Но очень мало материала, которым можно было бы полакомиться, я бы так сказала. А хочется не просто сыграть дежурную роль. Но ни в коем случае нельзя оставлять это время вынужденного бездействия без осуществления своих замыслов. Для меня это антреприза и концерты.
Так что времени свободного мало.
– И вы всегда все успеваете?
– Мне кажется, раньше я все успевала. Единственная моя ошибка: три четверти жизни я думала, что все еще впереди. Сейчас досадую на себя. Потому как понимаю: впереди уже ничего, и о чем-то нужно было подумать раньше.
А теперь это бессмысленно. Кому я буду посвящать свое свободное время? Дочь выросла, внуки тоже достаточно взрослые.
Для романов уже вроде как поздновато… Знаете, у меня достаточно выраженное чувство юмора, поэтому я понимаю: старушка, выходящая замуж, это смешно. А иметь просто романтические отношения в этом возрасте еще смешнее.
Поэтому пока будут силы, я буду работать.
– А по кино не скучаете?
– Вы знаете, несмотря на то, что я сыграла в кино около двадцати ролей, воспринимаю себя киноактрисой с трудом. Мне, привыкшей к атмосфере театра, длительным репетициям и постепенному постижению роли, в кино трудно. Там зачастую сцены снимаются не в том порядке, в каком они существуют в сценарии, и то состояние, к которому ты должна прийти позже, прожив какой-то кусок жизни своей героини, приходится обретать сейчас, немедленно. Когда режиссер понимает, что в этом немалая трудность для исполнителя, и старается приблизить условия работы в кино к условиям театра, тогда есть надежда – что-то получается. Я знаю, что многие кинорежиссеры вообще не ходят в театр – неинтересно.
Им чужда «приподнятая на каблук правда», как они говорят. А есть другие – те любят театр, они догадались, что совокупность возможностей двух искусств может дать поразительные результаты.

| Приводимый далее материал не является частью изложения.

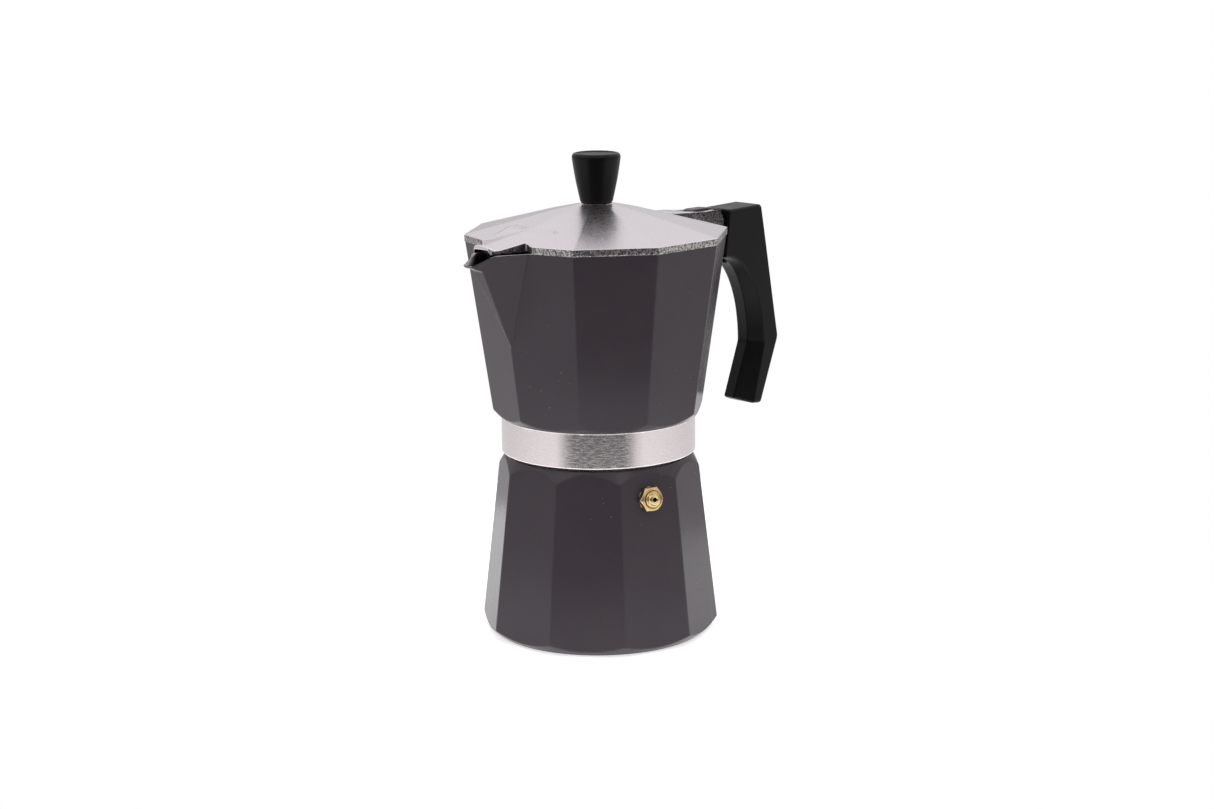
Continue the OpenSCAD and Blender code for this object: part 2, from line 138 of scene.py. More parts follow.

– Алиса Бруновна, что, на ваш взгляд, сейчас происходит с театром?
– Театральная жизнь изменилась, наступила эпоха режиссерского театра. Актер, авторское слово становятся всего лишь поводом для того, чтобы режиссер самоутвердился. Это печально.
Я всю жизнь исповедовала и исповедую театр переживания, где зрительный зал является соучастником происходящих на сцене событий, эмоционально в них включается, соприсутствует. В моем внутреннем восприятии театра как такового мало что изменилось. Внешние его метаморфозы куда как многообразнее. И театр, как живой организм, испытывал разные периоды развития. Был момент, когда телевидение его вытесняло из людского сознания, и публика временно перестала в него ходить.
Но потребность живого, эмоционального участия и присутствия все равно ее привела в театр вновь. Потом появилась видеопродукция, и она тоже увела зрителя в сторону, лишила интереса к сцене на какое-то время. Но что бы ни происходило, люди все равно хотят дышать вместе с актером в одном зале. Теперь спектакли все чаще носят умозрительный характер.
Сопереживание из них уходит, эмоционального потока стало очень мало. Но мне кажется, что зрители все-таки проголосуют за эмоциональный театр, а не за штукарский.
– Вы думаете, сегодняшнее актерское поколение может сравниться с теми, кто «владел умами» лет двадцать–тридцать назад?
– Думаю, что они такие же разные, какими были и мы. У одних – работа, у иных – судьба. Театр ведь населяют не только Богом отмеченные люди, но люди разные, для некоторых из них актерство носит профессиональный характер. Хорошее владение профессией свидетельствует о достоинстве человека.
Случаются люди, которым свыше дано чрезвычайное дарование, но оно, не будучи умноженным на профессионализм, очень быстро угасает. Есть счастливые обладатели и дарования, и того самого достоинства, которые и делают их профессионалами высшей пробы. Если актер понимает, что к таланту, данному ему Богом, нужно прибавить большой труд, то возможно все.